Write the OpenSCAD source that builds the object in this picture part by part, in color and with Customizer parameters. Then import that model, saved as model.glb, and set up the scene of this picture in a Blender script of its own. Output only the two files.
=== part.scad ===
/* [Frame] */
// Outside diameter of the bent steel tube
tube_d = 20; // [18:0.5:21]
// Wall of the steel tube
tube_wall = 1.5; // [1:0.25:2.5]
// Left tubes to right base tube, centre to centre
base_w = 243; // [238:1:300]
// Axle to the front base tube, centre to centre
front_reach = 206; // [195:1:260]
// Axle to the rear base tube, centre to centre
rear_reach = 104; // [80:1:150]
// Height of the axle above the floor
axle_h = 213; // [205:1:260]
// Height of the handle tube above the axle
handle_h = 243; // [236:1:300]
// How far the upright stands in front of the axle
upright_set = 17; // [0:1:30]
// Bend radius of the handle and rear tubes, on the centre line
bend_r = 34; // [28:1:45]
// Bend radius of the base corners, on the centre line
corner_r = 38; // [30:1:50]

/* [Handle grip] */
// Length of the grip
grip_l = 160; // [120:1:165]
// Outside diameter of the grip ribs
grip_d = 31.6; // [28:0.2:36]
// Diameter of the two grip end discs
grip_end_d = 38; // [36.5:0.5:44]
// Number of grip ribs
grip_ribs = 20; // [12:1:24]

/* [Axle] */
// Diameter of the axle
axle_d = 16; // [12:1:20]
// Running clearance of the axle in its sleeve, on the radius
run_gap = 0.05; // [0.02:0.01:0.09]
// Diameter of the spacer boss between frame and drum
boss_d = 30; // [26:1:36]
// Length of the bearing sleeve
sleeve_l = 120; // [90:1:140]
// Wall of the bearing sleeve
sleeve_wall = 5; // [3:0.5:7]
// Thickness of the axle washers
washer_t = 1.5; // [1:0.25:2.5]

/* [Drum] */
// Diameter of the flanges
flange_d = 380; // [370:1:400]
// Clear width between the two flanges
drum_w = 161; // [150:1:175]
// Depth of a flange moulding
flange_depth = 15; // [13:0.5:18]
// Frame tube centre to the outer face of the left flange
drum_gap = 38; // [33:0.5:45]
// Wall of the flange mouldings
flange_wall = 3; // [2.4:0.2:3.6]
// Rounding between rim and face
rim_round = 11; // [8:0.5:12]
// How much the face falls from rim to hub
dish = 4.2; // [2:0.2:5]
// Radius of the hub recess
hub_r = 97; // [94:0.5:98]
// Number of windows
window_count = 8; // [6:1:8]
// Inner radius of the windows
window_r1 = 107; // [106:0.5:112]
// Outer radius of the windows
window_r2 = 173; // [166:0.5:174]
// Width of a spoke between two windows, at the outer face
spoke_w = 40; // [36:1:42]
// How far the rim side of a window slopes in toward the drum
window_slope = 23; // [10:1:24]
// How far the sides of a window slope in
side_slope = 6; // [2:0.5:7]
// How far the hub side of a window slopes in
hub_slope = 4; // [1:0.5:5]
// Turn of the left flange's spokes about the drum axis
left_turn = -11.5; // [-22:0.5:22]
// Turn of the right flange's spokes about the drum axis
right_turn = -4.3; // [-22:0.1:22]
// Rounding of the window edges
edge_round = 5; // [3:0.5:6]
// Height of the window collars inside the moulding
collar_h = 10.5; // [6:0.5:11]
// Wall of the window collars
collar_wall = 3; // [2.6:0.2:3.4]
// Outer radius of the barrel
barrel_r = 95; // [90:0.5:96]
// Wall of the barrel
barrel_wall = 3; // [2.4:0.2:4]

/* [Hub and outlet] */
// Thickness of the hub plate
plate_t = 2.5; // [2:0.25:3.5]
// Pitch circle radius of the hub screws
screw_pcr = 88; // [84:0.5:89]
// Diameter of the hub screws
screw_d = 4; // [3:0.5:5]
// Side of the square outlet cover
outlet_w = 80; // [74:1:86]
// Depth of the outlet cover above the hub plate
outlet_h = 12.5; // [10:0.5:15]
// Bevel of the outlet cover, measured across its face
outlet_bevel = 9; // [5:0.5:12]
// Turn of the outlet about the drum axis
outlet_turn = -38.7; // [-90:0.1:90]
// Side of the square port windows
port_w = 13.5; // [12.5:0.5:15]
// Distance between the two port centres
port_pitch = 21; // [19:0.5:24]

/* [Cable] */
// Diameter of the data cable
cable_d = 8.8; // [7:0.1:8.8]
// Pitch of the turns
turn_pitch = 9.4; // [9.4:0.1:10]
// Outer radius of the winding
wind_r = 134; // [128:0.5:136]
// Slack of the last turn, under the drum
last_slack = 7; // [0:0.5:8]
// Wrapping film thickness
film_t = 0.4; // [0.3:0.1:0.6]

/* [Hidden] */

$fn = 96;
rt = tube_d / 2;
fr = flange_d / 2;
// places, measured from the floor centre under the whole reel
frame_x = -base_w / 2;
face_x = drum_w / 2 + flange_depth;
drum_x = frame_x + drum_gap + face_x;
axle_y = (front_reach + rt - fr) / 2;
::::
**Problem**
Set down verbatim only the lines between the start of the data above and the line with "corner_r = 38; // [30:1:50]", both boundaries included.

**Result of the exercise**
Write the OpenSCAD source that builds the object in this picture part by part, in color and with Customizer parameters. Then import that model, saved as model.glb, and set up the scene of this picture in a Blender script of its own. Output only the two files.
=== part.scad ===
/* [Frame] */
// Outside diameter of the bent steel tube
tube_d = 20; // [18:0.5:21]
// Wall of the steel tube
tube_wall = 1.5; // [1:0.25:2.5]
// Left tubes to right base tube, centre to centre
base_w = 243; // [238:1:300]
// Axle to the front base tube, centre to centre
front_reach = 206; // [195:1:260]
// Axle to the rear base tube, centre to centre
rear_reach = 104; // [80:1:150]
// Height of the axle above the floor
axle_h = 213; // [205:1:260]
// Height of the handle tube above the axle
handle_h = 243; // [236:1:300]
// How far the upright stands in front of the axle
upright_set = 17; // [0:1:30]
// Bend radius of the handle and rear tubes, on the centre line
bend_r = 34; // [28:1:45]
// Bend radius of the base corners, on the centre line
corner_r = 38; // [30:1:50]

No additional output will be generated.